======== Material provided
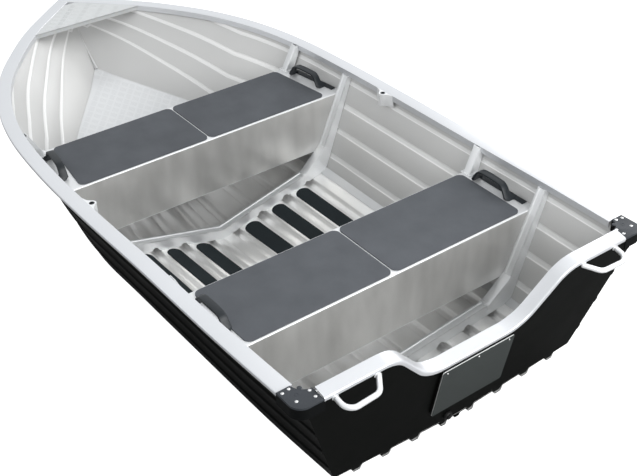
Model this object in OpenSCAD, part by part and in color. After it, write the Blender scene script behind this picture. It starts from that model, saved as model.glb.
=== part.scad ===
// Aluminium rowing boat with stamped bottom and side plates, two box seats,
// a cut-out transom for a small motor and an all-round gunwale rail.
// Axes of the boat: x forward, y to port, z up. It stands on its inmost pair of bottom ribs.

/* [Hull] */
// length of the plating from the transom top to the stem head
hull_length = 2940; // [2800:5:3100]
// greatest breadth over the plating
hull_breadth = 1440; // [1360:4:1520]
// height of the side amidships above the keel line
hull_depth = 592; // [560:2:630]
// thickness of the plating
plate_t = 3; // [2.5:0.1:4]

/* [Stamped ribs] */
// depth of the ribs pressed into the bottom
bottom_rib_depth = 19; // [14:1:22]
// depth of the ribs pressed into the sides
side_rib_depth = 5; // [3:0.5:8]

/* [Keel] */
// depth of the keel bar at the transom
keel_drop = 10; // [6:1:12]
// width of the keel bar
keel_w = 30; // [24:1:40]

/* [Gunwale rail] */
// width of the rail's flat top
rail_w = 58; // [50:1:64]
// drop of the rail's inner lip
rail_lip = 26; // [18:1:32]
// overhang of the rail outside the plating
rail_out = 26; // [20:1:30]

/* [Seats] */
// fore and aft size of a seat box
seat_l = 346; // [300:2:380]
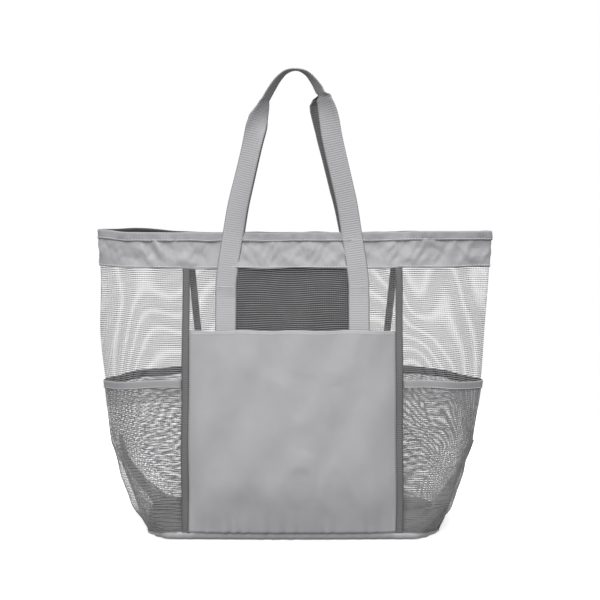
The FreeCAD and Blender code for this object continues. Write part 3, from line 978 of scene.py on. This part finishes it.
================
• Your objective
Reproduce the whole listing word for word.

• Written solution
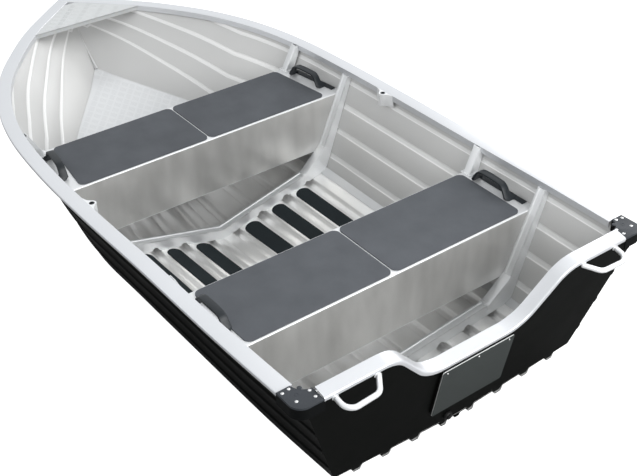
Model this object in OpenSCAD, part by part and in color. After it, write the Blender scene script behind this picture. It starts from that model, saved as model.glb.
=== part.scad ===
// Aluminium rowing boat with stamped bottom and side plates, two box seats,
// a cut-out transom for a small motor and an all-round gunwale rail.
// Axes of the boat: x forward, y to port, z up. It stands on its inmost pair of bottom ribs.

/* [Hull] */
// length of the plating from the transom top to the stem head
hull_length = 2940; // [2800:5:3100]
// greatest breadth over the plating
hull_breadth = 1440; // [1360:4:1520]
// height of the side amidships above the keel line
hull_depth = 592; // [560:2:630]
// thickness of the plating
plate_t = 3; // [2.5:0.1:4]

/* [Stamped ribs] */
// depth of the ribs pressed into the bottom
bottom_rib_depth = 19; // [14:1:22]
// depth of the ribs pressed into the sides
side_rib_depth = 5; // [3:0.5:8]

/* [Keel] */
// depth of the keel bar at the transom
keel_drop = 10; // [6:1:12]
// width of the keel bar
keel_w = 30; // [24:1:40]

/* [Gunwale rail] */
// width of the rail's flat top
rail_w = 58; // [50:1:64]
// drop of the rail's inner lip
rail_lip = 26; // [18:1:32]
// overhang of the rail outside the plating
rail_out = 26; // [20:1:30]

/* [Seats] */
// fore and aft size of a seat box
seat_l = 346; // [300:2:380]
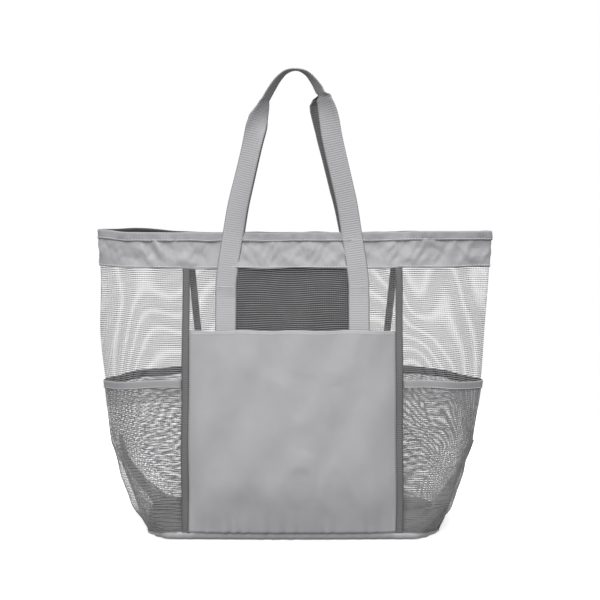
The FreeCAD and Blender code for this object continues. Write part 3, from line 978 of scene.py on. This part finishes it.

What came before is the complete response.